▶ _WRITTEN REQUEST_
Copy nothing but the lines below running from the line containing "hanger_bracket();" through the line containing "before = set(bpy.data.objects)", both end lines included.

***** PROVIDED MATERIAL *****

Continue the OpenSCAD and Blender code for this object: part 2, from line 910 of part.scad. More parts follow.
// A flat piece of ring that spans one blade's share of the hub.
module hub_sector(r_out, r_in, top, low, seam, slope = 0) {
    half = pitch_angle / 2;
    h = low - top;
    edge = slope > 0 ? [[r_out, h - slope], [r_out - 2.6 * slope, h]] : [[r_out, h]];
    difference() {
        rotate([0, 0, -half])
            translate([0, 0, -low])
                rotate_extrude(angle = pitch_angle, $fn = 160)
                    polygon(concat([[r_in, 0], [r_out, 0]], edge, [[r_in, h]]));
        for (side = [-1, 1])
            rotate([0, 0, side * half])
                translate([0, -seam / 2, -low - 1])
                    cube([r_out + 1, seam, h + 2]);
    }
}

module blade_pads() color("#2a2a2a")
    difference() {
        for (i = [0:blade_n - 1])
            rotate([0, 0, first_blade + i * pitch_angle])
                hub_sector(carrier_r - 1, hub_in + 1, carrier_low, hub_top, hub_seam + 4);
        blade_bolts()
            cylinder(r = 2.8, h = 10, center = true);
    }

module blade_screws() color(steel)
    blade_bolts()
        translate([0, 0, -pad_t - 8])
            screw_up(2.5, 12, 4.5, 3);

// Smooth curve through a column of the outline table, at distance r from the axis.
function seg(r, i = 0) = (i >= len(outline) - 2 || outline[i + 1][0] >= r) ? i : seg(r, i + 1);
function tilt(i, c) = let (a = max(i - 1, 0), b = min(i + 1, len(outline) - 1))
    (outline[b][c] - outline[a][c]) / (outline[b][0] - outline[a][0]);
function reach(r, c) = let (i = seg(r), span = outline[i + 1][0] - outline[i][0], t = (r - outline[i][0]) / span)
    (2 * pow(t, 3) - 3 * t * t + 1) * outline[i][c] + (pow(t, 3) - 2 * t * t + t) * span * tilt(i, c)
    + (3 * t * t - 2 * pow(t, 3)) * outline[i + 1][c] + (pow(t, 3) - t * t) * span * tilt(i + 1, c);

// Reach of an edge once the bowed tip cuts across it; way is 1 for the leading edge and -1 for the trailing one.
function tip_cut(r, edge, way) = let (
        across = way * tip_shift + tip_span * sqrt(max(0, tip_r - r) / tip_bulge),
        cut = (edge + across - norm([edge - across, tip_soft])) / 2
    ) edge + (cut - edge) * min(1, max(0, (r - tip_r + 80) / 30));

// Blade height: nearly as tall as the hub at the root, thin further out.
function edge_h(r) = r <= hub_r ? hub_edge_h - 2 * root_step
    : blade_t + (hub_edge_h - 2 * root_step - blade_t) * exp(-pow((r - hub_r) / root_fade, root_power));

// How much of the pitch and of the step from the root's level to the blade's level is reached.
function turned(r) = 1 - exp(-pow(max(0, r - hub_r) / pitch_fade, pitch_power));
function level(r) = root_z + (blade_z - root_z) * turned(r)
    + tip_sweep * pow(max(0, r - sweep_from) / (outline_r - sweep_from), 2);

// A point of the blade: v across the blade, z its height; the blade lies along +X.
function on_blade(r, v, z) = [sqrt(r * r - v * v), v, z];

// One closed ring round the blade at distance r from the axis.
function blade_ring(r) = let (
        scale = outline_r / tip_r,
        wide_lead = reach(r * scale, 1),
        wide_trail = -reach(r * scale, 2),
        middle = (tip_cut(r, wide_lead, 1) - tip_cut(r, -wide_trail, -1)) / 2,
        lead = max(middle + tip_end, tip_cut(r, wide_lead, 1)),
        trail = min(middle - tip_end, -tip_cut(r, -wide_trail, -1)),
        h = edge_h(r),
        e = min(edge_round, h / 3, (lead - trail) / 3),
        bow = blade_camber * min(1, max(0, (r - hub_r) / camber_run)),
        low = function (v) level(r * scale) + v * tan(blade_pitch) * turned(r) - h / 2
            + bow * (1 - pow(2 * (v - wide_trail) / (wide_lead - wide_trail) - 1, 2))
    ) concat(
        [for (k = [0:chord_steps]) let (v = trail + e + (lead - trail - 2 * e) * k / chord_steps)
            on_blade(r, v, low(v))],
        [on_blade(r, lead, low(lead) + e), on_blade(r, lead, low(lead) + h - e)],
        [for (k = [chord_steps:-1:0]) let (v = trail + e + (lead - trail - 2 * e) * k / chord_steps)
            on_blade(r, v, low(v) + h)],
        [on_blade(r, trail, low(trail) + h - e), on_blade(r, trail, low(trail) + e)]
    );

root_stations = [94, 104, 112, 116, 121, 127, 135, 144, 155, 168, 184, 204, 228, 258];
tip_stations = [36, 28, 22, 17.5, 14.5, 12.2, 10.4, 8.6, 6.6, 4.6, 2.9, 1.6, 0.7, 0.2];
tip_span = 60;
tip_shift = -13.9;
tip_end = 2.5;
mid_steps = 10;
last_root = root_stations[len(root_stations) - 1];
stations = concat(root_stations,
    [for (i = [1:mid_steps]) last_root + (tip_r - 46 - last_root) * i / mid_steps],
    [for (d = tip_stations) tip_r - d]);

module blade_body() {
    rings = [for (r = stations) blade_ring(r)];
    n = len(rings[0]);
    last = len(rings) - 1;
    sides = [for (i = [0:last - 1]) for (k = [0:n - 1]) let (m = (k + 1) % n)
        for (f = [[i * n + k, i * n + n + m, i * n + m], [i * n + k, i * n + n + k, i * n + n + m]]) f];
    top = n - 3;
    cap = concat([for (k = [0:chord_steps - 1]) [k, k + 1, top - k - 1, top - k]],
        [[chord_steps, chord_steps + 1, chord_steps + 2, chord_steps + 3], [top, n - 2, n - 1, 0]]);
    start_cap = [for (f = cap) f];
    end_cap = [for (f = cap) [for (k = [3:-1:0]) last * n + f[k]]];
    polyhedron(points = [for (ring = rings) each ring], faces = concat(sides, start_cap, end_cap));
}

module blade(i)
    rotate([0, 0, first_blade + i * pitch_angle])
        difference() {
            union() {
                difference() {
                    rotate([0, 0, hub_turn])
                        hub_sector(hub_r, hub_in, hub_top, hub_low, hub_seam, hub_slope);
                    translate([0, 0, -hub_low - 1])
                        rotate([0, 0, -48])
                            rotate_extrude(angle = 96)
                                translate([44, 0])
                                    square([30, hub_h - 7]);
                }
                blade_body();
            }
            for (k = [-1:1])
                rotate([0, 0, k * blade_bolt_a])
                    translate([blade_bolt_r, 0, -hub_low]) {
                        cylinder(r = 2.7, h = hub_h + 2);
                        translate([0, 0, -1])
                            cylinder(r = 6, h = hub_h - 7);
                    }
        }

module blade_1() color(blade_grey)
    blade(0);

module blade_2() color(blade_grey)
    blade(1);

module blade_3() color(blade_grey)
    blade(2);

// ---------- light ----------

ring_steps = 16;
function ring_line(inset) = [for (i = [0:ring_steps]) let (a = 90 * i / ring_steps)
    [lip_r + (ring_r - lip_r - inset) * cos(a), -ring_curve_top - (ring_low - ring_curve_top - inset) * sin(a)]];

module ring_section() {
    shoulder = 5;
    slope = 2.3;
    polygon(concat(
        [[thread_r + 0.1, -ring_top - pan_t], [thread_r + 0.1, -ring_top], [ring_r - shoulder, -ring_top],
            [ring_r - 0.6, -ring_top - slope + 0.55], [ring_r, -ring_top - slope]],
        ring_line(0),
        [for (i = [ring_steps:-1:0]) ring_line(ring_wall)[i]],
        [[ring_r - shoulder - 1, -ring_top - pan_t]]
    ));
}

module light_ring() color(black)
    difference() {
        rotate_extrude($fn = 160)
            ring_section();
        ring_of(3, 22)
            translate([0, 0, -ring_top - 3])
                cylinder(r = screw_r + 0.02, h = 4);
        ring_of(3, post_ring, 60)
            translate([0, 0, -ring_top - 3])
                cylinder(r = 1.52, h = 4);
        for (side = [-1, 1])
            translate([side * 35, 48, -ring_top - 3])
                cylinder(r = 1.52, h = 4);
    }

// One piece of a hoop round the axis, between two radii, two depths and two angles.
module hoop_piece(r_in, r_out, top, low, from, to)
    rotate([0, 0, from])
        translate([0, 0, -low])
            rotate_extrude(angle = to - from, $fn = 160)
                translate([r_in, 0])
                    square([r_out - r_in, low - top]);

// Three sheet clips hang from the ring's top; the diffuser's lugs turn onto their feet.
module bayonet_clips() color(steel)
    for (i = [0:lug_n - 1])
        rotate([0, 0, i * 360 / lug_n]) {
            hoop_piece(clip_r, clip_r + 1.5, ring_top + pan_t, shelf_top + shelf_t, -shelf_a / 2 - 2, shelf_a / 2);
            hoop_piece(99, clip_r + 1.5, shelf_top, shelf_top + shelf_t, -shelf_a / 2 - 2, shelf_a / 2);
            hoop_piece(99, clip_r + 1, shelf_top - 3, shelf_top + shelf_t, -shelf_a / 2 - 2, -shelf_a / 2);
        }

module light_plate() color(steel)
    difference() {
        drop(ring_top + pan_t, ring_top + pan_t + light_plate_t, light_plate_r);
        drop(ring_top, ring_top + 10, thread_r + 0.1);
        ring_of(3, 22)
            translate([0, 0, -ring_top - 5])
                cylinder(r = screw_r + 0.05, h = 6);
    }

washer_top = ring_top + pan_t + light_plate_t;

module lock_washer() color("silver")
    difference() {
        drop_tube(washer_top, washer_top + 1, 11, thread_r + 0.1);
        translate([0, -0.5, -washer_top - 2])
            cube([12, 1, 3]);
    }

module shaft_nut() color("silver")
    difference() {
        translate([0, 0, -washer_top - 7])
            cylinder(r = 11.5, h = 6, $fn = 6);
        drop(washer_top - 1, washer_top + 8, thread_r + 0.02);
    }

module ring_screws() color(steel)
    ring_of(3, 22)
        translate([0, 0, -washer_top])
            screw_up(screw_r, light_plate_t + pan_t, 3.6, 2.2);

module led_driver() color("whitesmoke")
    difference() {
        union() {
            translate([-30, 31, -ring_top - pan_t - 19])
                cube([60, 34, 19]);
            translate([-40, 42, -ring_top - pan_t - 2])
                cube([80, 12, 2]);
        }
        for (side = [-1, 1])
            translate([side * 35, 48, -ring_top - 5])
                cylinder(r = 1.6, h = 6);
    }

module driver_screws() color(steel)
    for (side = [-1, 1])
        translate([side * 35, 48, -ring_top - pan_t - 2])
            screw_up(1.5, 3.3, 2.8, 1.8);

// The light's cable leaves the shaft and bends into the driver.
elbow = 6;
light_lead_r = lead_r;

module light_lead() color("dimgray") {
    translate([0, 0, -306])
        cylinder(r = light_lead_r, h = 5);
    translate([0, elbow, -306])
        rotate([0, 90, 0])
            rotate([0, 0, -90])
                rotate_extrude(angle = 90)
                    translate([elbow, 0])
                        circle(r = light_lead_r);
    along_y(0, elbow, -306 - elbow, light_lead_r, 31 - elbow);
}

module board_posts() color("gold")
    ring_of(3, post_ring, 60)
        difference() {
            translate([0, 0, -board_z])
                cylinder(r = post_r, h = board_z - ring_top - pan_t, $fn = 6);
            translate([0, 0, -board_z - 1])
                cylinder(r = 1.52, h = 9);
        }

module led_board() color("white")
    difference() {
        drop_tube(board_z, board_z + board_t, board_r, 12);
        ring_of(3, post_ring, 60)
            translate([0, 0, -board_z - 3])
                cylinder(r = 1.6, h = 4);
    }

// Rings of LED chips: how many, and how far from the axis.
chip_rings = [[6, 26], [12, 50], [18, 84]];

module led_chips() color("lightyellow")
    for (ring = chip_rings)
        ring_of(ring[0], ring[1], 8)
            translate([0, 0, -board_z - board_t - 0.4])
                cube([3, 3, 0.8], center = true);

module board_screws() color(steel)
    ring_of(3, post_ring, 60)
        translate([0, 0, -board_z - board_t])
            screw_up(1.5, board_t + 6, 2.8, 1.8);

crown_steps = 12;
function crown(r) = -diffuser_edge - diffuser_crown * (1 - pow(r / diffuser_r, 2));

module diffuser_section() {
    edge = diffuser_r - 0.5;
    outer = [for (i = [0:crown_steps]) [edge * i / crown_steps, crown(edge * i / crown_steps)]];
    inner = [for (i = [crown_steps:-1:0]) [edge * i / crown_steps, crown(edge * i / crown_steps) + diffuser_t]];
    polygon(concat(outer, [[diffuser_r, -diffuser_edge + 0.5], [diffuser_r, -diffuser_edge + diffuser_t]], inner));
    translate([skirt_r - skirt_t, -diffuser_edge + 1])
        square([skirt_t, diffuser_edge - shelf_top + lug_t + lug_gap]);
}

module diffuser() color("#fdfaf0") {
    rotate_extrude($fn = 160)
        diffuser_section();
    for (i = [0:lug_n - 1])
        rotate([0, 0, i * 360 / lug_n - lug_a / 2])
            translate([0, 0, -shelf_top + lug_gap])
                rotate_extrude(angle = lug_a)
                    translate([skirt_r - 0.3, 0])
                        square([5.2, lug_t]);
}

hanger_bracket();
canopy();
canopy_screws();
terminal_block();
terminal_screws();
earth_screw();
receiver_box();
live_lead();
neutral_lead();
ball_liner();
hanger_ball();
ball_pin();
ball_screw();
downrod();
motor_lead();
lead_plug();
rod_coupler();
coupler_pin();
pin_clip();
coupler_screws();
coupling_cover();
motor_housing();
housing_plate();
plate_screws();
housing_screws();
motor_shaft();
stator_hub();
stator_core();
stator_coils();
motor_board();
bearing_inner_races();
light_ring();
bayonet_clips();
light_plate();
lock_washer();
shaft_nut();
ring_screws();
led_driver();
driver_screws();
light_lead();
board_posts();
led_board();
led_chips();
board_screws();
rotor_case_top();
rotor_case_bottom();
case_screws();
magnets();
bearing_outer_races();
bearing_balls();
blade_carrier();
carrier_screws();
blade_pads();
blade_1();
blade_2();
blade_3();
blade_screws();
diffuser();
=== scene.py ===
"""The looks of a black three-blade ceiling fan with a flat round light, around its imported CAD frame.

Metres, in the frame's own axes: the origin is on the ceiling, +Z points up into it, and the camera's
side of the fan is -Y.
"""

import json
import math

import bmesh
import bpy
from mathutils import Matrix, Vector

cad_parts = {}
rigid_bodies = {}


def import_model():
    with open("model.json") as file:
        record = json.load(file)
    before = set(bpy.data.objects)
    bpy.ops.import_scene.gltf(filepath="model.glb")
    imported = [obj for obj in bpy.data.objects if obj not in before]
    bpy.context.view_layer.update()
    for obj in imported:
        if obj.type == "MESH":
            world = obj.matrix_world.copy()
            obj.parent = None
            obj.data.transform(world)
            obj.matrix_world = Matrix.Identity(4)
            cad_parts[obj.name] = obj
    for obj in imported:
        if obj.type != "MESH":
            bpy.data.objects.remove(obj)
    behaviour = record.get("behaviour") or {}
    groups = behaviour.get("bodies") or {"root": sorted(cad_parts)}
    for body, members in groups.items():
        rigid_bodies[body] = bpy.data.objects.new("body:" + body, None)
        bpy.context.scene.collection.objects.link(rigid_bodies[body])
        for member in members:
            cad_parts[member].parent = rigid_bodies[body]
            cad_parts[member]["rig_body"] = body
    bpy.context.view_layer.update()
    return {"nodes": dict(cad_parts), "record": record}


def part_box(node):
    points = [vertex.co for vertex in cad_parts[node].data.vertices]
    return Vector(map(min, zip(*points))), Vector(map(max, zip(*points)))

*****

▶ _ANSWER FOR THIS EXERCISE_
hanger_bracket();
canopy();
canopy_screws();
terminal_block();
terminal_screws();
earth_screw();
receiver_box();
live_lead();
neutral_lead();
ball_liner();
hanger_ball();
ball_pin();
ball_screw();
downrod();
motor_lead();
lead_plug();
rod_coupler();
coupler_pin();
pin_clip();
coupler_screws();
coupling_cover();
motor_housing();
housing_plate();
plate_screws();
housing_screws();
motor_shaft();
stator_hub();
stator_core();
stator_coils();
motor_board();
bearing_inner_races();
light_ring();
bayonet_clips();
light_plate();
lock_washer();
shaft_nut();
ring_screws();
led_driver();
driver_screws();
light_lead();
board_posts();
led_board();
led_chips();
board_screws();
rotor_case_top();
rotor_case_bottom();
case_screws();
magnets();
bearing_outer_races();
bearing_balls();
blade_carrier();
carrier_screws();
blade_pads();
blade_1();
blade_2();
blade_3();
blade_screws();
diffuser();
=== scene.py ===
"""The looks of a black three-blade ceiling fan with a flat round light, around its imported CAD frame.

Metres, in the frame's own axes: the origin is on the ceiling, +Z points up into it, and the camera's
side of the fan is -Y.
"""

import json
import math

import bmesh
import bpy
from mathutils import Matrix, Vector

cad_parts = {}
rigid_bodies = {}


def import_model():
    with open("model.json") as file:
        record = json.load(file)
    before = set(bpy.data.objects)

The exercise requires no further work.